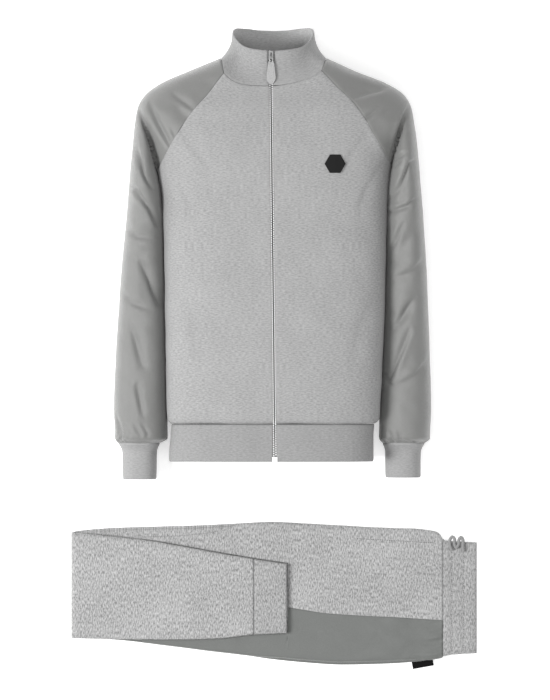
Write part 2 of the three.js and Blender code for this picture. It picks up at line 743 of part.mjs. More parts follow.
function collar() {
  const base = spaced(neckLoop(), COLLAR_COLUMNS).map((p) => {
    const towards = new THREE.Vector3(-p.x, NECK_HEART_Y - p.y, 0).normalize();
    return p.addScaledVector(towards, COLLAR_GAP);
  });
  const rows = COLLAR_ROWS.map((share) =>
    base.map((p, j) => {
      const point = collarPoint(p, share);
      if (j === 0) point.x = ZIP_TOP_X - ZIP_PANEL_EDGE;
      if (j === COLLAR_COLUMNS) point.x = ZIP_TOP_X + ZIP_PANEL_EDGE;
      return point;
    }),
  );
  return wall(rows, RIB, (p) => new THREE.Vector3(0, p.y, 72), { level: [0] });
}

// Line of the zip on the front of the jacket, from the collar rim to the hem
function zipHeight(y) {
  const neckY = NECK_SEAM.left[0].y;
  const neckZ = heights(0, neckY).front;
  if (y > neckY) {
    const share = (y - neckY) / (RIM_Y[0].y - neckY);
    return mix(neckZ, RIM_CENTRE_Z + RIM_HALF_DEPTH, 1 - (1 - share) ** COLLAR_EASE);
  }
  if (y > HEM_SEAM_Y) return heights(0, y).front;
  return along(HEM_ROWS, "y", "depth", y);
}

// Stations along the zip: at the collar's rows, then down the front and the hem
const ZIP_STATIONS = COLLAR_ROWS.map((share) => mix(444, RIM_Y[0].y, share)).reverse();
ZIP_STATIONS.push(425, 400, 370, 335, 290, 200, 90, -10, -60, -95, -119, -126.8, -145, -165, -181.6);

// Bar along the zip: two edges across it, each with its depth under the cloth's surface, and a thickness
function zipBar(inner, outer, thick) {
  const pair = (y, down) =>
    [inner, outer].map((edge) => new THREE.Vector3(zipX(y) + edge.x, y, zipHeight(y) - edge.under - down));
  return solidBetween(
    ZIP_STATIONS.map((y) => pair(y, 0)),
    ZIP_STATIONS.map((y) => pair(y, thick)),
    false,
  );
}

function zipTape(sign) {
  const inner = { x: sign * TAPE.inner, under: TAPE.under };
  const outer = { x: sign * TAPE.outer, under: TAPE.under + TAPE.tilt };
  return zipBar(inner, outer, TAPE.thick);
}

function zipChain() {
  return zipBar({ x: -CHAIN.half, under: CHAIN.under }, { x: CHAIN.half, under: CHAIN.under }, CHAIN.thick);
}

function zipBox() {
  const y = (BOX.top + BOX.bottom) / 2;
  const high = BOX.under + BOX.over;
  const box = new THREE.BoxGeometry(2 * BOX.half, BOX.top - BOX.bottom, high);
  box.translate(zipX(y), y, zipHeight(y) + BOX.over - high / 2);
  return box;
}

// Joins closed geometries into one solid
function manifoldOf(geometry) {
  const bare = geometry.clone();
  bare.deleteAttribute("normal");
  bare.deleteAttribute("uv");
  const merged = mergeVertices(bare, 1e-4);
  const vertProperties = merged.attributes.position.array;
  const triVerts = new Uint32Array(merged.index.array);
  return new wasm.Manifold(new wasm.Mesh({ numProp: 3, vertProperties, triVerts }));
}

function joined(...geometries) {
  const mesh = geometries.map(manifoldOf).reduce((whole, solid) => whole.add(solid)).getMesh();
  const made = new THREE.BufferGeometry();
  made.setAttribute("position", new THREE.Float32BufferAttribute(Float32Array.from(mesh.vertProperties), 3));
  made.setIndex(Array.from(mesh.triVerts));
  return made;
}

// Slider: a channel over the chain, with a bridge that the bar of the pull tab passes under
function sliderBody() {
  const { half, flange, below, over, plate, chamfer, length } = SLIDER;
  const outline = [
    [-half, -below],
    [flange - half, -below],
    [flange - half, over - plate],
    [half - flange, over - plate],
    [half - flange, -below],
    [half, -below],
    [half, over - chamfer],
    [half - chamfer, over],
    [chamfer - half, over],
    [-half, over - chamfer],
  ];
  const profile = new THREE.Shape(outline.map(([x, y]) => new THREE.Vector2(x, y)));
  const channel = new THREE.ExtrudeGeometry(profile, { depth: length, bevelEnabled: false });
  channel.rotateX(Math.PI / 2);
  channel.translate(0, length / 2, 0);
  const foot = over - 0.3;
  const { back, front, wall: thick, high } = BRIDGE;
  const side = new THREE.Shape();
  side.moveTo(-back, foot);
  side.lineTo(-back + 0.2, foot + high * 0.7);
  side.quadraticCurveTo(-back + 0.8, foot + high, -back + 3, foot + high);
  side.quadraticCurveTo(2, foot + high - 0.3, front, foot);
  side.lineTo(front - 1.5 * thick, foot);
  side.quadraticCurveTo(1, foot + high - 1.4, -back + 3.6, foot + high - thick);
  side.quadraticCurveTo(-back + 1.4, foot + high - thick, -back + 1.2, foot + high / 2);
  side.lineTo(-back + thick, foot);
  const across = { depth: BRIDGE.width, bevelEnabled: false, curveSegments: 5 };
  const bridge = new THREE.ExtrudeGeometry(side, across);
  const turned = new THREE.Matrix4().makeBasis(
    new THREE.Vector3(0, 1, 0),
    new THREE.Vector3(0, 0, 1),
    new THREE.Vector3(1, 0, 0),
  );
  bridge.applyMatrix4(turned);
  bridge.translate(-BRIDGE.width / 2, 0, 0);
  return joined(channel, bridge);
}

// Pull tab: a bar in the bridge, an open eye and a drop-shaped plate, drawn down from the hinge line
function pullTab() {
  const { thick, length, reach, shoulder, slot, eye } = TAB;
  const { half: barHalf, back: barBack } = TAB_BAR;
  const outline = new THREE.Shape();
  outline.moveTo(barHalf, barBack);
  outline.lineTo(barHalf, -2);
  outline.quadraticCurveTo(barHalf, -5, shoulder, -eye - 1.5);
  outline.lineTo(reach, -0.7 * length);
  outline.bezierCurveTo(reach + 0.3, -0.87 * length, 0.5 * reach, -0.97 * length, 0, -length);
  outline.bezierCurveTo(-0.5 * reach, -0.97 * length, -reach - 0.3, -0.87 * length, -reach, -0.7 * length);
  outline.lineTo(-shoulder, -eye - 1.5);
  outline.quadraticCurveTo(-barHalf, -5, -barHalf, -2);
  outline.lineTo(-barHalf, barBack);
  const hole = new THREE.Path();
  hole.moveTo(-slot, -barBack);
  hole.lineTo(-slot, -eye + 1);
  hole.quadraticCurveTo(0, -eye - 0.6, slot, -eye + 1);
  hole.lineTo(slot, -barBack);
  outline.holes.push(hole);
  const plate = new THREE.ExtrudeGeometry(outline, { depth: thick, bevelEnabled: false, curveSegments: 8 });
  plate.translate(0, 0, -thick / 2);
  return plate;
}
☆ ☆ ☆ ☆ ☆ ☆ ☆
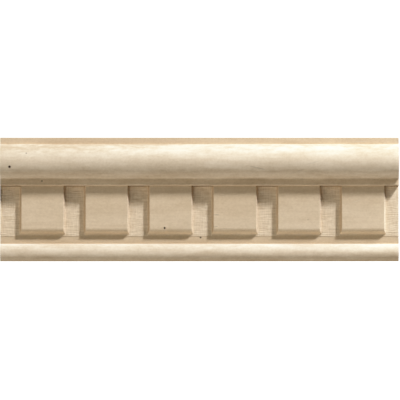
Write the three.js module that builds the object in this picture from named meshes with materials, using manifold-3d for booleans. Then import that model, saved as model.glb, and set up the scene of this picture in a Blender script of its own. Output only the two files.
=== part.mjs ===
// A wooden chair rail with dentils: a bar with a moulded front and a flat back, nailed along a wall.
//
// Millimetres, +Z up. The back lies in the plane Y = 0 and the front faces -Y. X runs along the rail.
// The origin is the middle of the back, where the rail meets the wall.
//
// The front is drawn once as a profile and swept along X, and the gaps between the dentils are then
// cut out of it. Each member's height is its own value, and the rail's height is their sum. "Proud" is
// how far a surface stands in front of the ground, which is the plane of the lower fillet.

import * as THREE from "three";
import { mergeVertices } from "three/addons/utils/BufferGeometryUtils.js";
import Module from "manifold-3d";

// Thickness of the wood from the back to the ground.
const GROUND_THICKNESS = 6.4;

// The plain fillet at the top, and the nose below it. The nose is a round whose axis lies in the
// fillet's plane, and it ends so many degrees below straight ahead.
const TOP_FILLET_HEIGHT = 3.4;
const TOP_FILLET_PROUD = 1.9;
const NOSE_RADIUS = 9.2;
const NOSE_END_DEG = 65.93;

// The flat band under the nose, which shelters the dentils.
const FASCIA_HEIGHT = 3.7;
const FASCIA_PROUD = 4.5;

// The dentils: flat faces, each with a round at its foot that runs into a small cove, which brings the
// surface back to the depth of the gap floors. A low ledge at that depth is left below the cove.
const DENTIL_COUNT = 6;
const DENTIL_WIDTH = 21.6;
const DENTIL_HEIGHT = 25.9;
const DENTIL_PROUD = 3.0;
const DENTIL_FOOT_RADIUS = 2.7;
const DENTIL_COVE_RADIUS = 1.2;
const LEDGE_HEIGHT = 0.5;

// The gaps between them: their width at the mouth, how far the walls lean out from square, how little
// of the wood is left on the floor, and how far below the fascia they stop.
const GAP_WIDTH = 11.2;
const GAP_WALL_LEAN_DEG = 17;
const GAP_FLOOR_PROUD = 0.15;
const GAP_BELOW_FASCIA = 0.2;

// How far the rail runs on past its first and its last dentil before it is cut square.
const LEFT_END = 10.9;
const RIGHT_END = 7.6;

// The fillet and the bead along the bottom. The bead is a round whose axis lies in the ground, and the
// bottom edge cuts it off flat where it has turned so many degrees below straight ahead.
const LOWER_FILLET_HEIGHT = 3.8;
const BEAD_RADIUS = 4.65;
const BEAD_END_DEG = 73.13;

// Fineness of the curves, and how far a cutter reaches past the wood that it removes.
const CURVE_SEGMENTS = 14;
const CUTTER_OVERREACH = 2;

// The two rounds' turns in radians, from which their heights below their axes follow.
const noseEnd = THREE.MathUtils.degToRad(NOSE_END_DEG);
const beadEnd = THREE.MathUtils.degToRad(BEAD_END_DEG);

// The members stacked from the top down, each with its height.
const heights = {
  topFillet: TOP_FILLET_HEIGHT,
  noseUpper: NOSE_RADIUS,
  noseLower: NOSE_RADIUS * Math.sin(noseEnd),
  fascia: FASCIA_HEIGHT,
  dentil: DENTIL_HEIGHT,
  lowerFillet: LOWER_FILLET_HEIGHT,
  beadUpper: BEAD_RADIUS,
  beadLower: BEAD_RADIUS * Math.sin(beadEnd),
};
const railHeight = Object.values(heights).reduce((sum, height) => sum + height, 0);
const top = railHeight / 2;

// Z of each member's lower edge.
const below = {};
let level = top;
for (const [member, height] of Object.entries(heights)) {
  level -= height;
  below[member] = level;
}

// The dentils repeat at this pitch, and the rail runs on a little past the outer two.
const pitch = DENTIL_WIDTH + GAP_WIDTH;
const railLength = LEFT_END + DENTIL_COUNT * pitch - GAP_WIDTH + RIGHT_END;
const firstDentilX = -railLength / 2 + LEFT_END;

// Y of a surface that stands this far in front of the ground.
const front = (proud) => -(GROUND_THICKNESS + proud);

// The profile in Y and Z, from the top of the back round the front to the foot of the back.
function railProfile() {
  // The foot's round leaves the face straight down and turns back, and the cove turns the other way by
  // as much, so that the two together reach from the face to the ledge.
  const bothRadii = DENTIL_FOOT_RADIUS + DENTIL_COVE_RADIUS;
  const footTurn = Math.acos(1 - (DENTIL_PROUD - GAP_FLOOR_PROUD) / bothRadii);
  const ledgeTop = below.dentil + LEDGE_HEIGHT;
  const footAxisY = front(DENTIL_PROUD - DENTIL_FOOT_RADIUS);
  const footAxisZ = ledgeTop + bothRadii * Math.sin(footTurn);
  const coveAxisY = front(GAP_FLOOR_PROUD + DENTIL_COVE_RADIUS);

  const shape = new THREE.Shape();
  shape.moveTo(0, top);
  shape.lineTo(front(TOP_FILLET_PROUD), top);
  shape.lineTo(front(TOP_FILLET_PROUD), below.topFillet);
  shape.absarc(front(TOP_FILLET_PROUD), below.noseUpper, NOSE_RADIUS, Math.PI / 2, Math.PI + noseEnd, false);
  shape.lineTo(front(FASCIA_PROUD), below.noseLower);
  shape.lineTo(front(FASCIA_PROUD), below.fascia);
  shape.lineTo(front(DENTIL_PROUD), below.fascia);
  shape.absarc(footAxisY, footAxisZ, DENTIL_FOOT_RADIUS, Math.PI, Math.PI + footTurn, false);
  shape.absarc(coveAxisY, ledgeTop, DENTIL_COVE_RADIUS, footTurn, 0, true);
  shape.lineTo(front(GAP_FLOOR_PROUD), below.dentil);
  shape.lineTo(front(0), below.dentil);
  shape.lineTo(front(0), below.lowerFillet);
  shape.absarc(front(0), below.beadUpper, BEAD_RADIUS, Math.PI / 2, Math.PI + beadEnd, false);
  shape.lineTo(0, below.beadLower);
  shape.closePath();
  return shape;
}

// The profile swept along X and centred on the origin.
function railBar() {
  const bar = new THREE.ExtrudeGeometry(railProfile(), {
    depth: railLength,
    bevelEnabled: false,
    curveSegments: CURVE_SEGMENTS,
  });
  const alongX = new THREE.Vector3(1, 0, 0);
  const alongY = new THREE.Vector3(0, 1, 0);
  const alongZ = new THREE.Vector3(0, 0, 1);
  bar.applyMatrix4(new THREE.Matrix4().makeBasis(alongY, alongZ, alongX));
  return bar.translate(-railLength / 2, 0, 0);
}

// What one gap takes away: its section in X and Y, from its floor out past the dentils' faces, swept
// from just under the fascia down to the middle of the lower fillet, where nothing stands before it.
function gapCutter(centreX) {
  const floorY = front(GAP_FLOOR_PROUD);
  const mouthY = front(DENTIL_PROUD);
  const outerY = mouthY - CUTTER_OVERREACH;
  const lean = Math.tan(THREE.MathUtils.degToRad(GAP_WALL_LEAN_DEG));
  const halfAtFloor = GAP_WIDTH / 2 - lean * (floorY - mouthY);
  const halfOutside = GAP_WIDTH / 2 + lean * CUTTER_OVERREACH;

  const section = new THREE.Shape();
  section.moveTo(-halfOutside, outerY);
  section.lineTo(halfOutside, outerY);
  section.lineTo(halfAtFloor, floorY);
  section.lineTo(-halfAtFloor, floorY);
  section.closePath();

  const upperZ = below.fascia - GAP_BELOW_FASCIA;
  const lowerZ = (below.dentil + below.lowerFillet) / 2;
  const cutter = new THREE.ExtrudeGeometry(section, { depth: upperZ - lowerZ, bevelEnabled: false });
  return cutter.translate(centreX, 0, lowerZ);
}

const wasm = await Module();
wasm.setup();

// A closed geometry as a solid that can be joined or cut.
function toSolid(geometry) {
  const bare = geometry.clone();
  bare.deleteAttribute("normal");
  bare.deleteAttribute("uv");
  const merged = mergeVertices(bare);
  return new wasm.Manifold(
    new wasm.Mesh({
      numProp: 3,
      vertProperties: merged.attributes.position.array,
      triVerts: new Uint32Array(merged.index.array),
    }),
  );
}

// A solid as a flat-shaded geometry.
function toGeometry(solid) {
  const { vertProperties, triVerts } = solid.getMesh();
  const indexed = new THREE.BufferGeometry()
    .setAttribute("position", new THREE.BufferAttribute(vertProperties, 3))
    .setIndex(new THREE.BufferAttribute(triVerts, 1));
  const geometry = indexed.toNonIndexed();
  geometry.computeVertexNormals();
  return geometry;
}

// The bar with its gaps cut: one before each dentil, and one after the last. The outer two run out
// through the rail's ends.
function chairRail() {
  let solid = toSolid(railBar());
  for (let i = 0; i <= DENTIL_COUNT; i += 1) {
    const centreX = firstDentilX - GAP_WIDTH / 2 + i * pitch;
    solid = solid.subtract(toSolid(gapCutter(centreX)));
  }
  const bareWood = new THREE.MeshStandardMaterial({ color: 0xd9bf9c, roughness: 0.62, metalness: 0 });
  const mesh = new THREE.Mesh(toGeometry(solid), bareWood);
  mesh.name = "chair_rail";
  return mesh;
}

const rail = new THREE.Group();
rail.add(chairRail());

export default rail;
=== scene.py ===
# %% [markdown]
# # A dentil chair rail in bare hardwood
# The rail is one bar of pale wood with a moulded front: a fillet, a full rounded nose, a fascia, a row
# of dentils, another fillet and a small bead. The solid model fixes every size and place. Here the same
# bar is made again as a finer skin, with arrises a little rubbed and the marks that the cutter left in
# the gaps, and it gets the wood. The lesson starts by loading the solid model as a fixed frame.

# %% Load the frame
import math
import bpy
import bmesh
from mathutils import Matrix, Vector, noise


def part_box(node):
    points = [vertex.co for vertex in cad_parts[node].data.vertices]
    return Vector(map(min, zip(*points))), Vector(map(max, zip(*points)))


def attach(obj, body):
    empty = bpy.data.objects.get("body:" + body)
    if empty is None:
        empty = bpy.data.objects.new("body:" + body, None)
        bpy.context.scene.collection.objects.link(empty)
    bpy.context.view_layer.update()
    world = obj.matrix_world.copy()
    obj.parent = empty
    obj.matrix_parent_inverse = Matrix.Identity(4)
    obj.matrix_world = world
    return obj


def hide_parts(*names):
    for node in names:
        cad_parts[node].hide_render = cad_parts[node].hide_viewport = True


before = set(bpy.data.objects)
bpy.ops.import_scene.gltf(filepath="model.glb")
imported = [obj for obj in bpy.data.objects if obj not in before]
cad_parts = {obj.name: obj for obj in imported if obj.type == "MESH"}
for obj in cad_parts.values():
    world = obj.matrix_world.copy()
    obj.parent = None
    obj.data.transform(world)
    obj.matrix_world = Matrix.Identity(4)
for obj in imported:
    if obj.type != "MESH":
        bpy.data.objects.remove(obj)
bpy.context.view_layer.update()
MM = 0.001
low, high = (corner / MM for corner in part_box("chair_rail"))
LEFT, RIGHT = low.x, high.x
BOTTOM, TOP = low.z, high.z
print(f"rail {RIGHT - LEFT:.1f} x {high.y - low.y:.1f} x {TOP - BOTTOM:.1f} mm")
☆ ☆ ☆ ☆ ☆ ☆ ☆
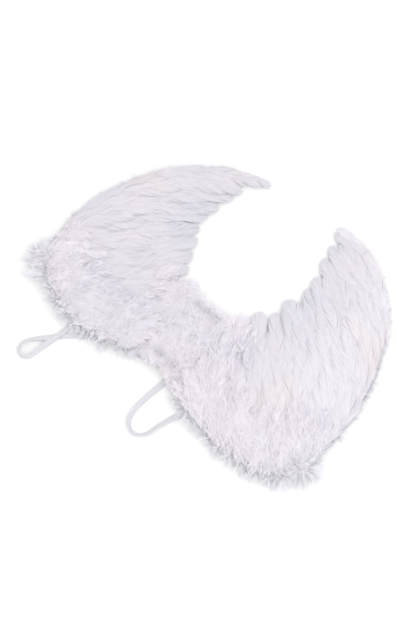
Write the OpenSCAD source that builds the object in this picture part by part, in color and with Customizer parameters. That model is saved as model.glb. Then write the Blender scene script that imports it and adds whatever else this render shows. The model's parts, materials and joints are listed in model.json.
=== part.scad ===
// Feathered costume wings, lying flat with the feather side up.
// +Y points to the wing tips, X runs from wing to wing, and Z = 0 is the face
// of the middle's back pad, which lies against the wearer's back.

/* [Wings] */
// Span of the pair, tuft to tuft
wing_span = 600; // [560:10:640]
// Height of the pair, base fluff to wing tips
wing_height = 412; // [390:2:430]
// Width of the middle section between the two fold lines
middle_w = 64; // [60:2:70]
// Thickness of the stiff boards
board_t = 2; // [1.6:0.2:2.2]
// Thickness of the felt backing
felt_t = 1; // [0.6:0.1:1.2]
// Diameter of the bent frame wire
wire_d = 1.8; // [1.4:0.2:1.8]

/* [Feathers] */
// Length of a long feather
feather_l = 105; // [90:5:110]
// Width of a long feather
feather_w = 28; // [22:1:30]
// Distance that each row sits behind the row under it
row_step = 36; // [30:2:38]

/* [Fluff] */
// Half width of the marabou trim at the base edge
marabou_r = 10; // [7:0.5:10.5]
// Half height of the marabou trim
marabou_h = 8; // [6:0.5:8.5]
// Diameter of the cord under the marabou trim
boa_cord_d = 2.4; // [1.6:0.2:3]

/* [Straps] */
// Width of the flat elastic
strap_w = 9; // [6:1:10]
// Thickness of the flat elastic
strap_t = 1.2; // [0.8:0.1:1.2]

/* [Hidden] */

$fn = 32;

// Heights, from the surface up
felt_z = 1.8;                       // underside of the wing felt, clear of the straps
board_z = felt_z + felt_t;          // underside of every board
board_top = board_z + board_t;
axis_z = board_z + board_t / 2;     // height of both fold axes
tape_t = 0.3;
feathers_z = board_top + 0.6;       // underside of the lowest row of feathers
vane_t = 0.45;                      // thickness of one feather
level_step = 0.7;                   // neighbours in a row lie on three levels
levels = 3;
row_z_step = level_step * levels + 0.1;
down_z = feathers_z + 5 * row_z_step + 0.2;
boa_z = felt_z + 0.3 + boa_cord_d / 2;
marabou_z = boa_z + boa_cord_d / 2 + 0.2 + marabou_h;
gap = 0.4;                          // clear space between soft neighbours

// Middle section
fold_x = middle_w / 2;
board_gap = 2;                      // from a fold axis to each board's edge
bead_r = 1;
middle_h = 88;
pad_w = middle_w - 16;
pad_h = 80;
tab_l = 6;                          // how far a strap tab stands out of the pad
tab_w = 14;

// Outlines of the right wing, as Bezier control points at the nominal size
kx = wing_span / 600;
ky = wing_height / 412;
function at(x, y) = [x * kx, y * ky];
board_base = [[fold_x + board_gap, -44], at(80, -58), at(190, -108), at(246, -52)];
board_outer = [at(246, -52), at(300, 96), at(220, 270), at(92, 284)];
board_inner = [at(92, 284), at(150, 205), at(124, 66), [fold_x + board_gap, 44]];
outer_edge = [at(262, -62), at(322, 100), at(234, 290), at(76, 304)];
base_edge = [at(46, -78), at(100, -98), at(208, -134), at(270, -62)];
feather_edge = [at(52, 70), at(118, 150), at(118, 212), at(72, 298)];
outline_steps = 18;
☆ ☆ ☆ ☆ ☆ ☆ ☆
Task instructions:
Above are the records; from them, give again exactly the lines from the one containing "const mesh = new" through the one containing "cad_parts[node].hide_render = cad_parts[node].hide_viewport", both included.

Full output:
  const mesh = new THREE.Mesh(toGeometry(solid), bareWood);
  mesh.name = "chair_rail";
  return mesh;
}

const rail = new THREE.Group();
rail.add(chairRail());

export default rail;
=== scene.py ===
# %% [markdown]
# # A dentil chair rail in bare hardwood
# The rail is one bar of pale wood with a moulded front: a fillet, a full rounded nose, a fascia, a row
# of dentils, another fillet and a small bead. The solid model fixes every size and place. Here the same
# bar is made again as a finer skin, with arrises a little rubbed and the marks that the cutter left in
# the gaps, and it gets the wood. The lesson starts by loading the solid model as a fixed frame.

# %% Load the frame
import math
import bpy
import bmesh
from mathutils import Matrix, Vector, noise


def part_box(node):
    points = [vertex.co for vertex in cad_parts[node].data.vertices]
    return Vector(map(min, zip(*points))), Vector(map(max, zip(*points)))


def attach(obj, body):
    empty = bpy.data.objects.get("body:" + body)
    if empty is None:
        empty = bpy.data.objects.new("body:" + body, None)
        bpy.context.scene.collection.objects.link(empty)
    bpy.context.view_layer.update()
    world = obj.matrix_world.copy()
    obj.parent = empty
    obj.matrix_parent_inverse = Matrix.Identity(4)
    obj.matrix_world = world
    return obj


def hide_parts(*names):
    for node in names:
        cad_parts[node].hide_render = cad_parts[node].hide_viewport = True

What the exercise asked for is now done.